Employment Law Cases

Detriment and employer's rebuttal of employee's whistleblowing allegations

Jesudason v Alder Hey Children’s NHS Foundation Trust

An employer, seeking to defend its reputation, subjected an employee to an unlawful detriment in the manner in which it publicly denied his whistleblowing allegations but he failed to show that the employer’s actions were on the grounds that he had made a protected disclosure.

A worker has the right not to be subjected to any detriment by any act, or deliberate failure to act, by his or her employer on the ground that the worker has made a protected disclosure (s. 47B of the Employment Rights Act 1996).

Background

Mr Jesudason, a consultant surgeon, made various allegations against the trust which employed him. They centred on failings in how his department was run. After his resignation, he continued to allege malpractice by the trust via various publications and by contacting the Public Accounts Committee of the House of Commons. Some, but not all, of his allegations were upheld by an independent report. The trust responded to his allegations by writing to internal and external third parties stating that all Mr Jesudason’s allegations had been thoroughly investigated and found to be false. He lodged a tribunal complaint under s. 47B stating that the trust’s correspondence amounted to a detriment because it had incorrectly stated that all his allegations were false. The tribunal, upheld by the EAT, held that the trust’s correspondence did not constitute a detriment – it was merely the trust seeking to refute Mr Jesudason’s allegations. He appealed.

Court of Appeal decision

The Court of Appeal reversed the tribunal finding that there was no detriment but went on to dismiss the appeal because the detriment was not done on the ground of Mr Jesudason’s protected disclosures – rather the trust’s motivation was to minimise damage from the unprotected disclosures Mr Jesudason had made to the media.

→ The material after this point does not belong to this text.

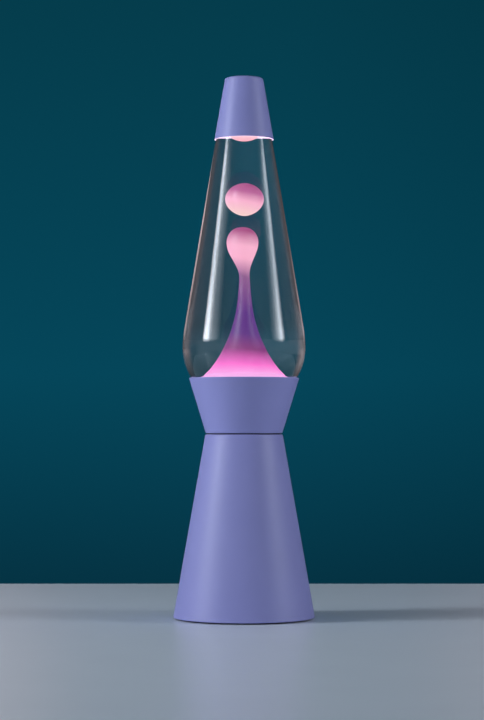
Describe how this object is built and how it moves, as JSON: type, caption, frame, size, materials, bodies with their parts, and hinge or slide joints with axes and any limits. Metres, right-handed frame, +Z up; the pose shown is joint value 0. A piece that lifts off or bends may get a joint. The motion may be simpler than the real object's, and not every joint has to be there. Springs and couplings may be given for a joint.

Rejecting the trust’s argument that an attempt to defend itself in public could not amount to a detriment, the Court of Appeal held that while it was entitled to respond robustly to Mr Jesudason’s communications, it had failed to fairly or accurately reveal that some of his complaints were justified. The inference from this was that Mr Jesudason had made specious and unsubstantiated allegations with possibly a suggestion of bad faith. Anyone could reasonably treat this as damaging their reputation and integrity. The Court of Appeal also held that the tribunal was incorrect to hold that because the trust’s purpose in describing the allegations was ‘to put the record straight’ it could not therefore be a detriment. A detrimental observation about a whistleblower doesn’t cease to be a detriment because of the employer’s purpose or motive. The trust therefore had subjected Mr Jesudason to a detriment, but their motive became relevant in relation to whether this was done on the grounds that Mr Jesudason made had a protected disclosure, which they had not.

Link to judgment: https://www.bailii.org/ew/cases/EWCA/Civ/2020/73.html

Comment

This is a useful reminder that the scope of ‘detriment’ is wide: it need not involve any physical or economic consequences. Also, the protection is from any detriment: there is no test of seriousness or severity. The employee merely needs to show that a reasonable employee would or might take the view that he or she had been disadvantaged in the circumstances in which they had to work.